Though Tirupur is the hub of small enterprises involved in different levels of the manufacturing process such as knitting, dyeing, sewing and exports, the spinning mills are concentrated in adjacent Coimbatore. The industry, of more than 2,500 exporters, employs more than 600,000 people directly and 200,000 indirectly, most of whom are women and migrants working the Tiruppur cluster.
All buyers in the US asked exporters to stop production after tariffs were raised to 50%, said exporters, adding that trade has been smooth with countries in the European Union. “Business to the US has stopped. We shipped whatever we could before the August 27 deadline,” said Subramanian.
“This relief is important because it will increase our competitiveness in the world such as with Vietnam, Cambodia and Bangladesh.
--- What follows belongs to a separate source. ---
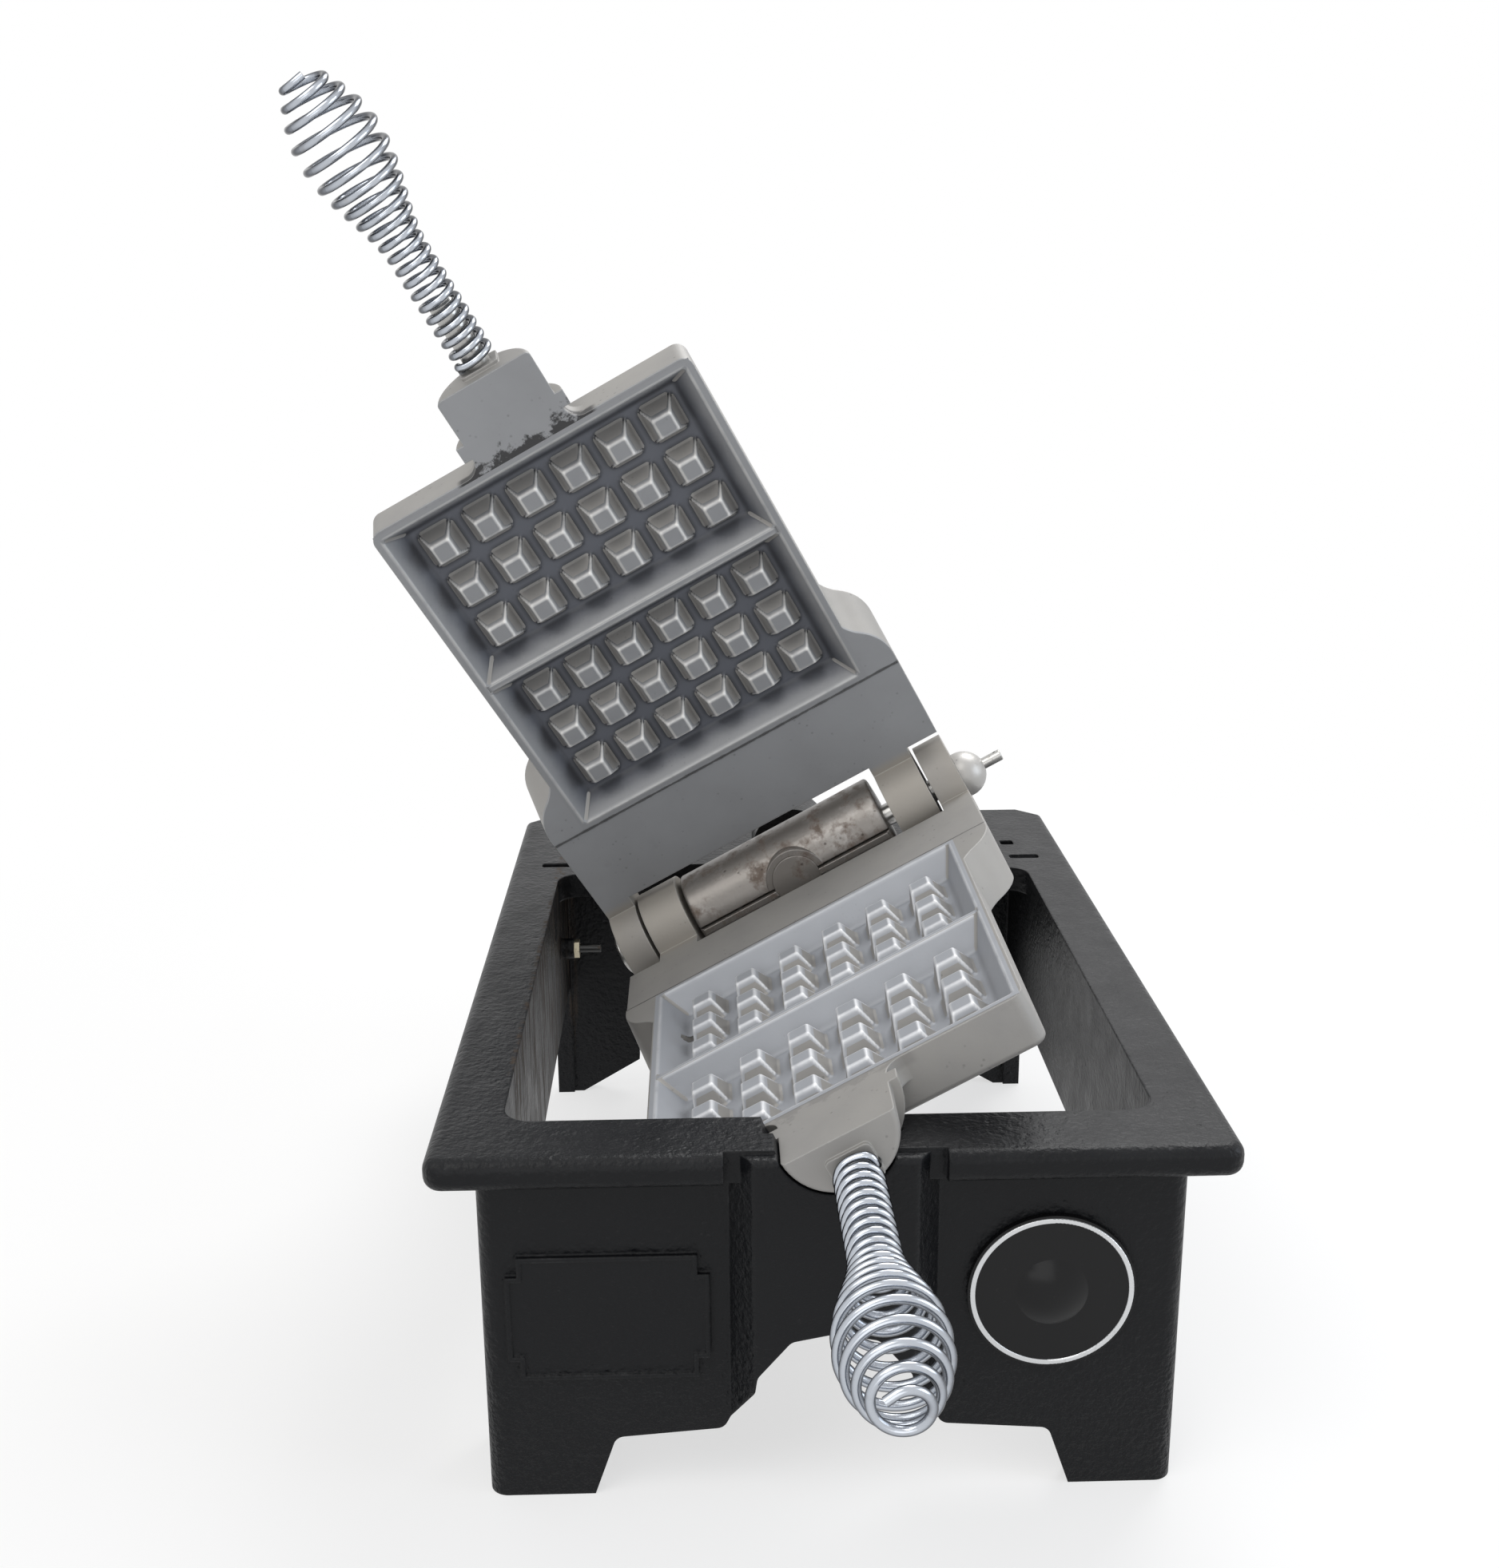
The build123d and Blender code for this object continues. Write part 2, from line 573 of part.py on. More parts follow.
with BuildPart() as plate_casting:
    # Plate, with its front corners and back edges rounded
    with BuildSketch(Plane.XY.offset(-mating_gap / 2)) as plate_outline:
        with Locations((0, -plate_front)):
            Rectangle(2 * plate_half_width, plate_front - block_end, align=(Align.CENTER, Align.MIN))
        fillet(plate_outline.vertices().group_by(Axis.Y)[0], plate_corner_radius)
    extrude(amount=mating_gap / 2 - plate_thickness)
    fillet(plate_casting.faces().sort_by(Axis.Z)[0].outer_wire().edges(), plate_back_round)
    # Hinge block, flaring out behind the plate and wider at the back face
    for depth, lean in ((mating_gap / 2, 0), (plate_thickness, flare_lean)):
        with BuildSketch(Plane.XY.offset(-depth)) as block_outline:
            with BuildLine():
                block_corner = (block_half_width, -block_end)
                curve_rear = (block_half_width, -flare_end - lean)
                curve_front = (plate_half_width - plate_back_round, -flare_start - lean)
                curve_middle = ((curve_rear[0] + curve_front[0]) / 2, (curve_rear[1] + curve_front[1]) / 2)
                Polyline((0, -block_end), block_corner, curve_rear)
                rear_arc = TangentArc(curve_rear, curve_middle, tangent=(0, -1))
                TangentArc(curve_middle, curve_front, tangent=rear_arc % 1)
                Polyline(curve_front, (0, curve_front[1]), (0, -block_end))
            make_face()
            mirror(about=Plane.YZ)
    loft(ruled=True)
    # Knuckles on the hinge axis, each on a web from the block
    for start, length in ((outer_knuckle_start, outer_knuckle_length),
                          (-outer_knuckle_start + knuckle_gap, inner_knuckle_length)):
        with BuildSketch(Plane.YZ.offset(start)) as knuckle:
            Circle(knuckle_radius)
            with Locations((0, -mating_gap / 2)):
                Rectangle(block_end + web_overlap, plate_thickness - mating_gap / 2,
                          align=(Align.MAX, Align.MAX))
        extrude(amount=length)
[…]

Around 70% of yarn is made from cotton and remaining 30% is the making charge. Without paying import duty, the price of yarn per kg will reduce by ₹10. When the price of cotton reduces, the price for the garment we produce will also reduce, which is very helpful for us in the current scenario. 80% of garments in Tiruppur are made of cotton and only 20% are man made fabric (such as polyester, nylon).”
For two years, garment exporters in Tiruppur had been urging the government to suspend import duties on cotton.
“This type of relief is welcome but it will be short-lived. We cannot import within 40 days from the date of announcement. For instance, if we want to import cotton from the US, it takes 80 days,” says Thirukumaran. “Our domestic cotton prices are 20% higher than international ones. Even our yarn prices are higher than our competitors’. This waiver should be for at least six months.”
Subramanian’s company mixes 75% Indian cotton with 25% imported cotton. “With the waiver, we can import from anywhere in the world,” he said.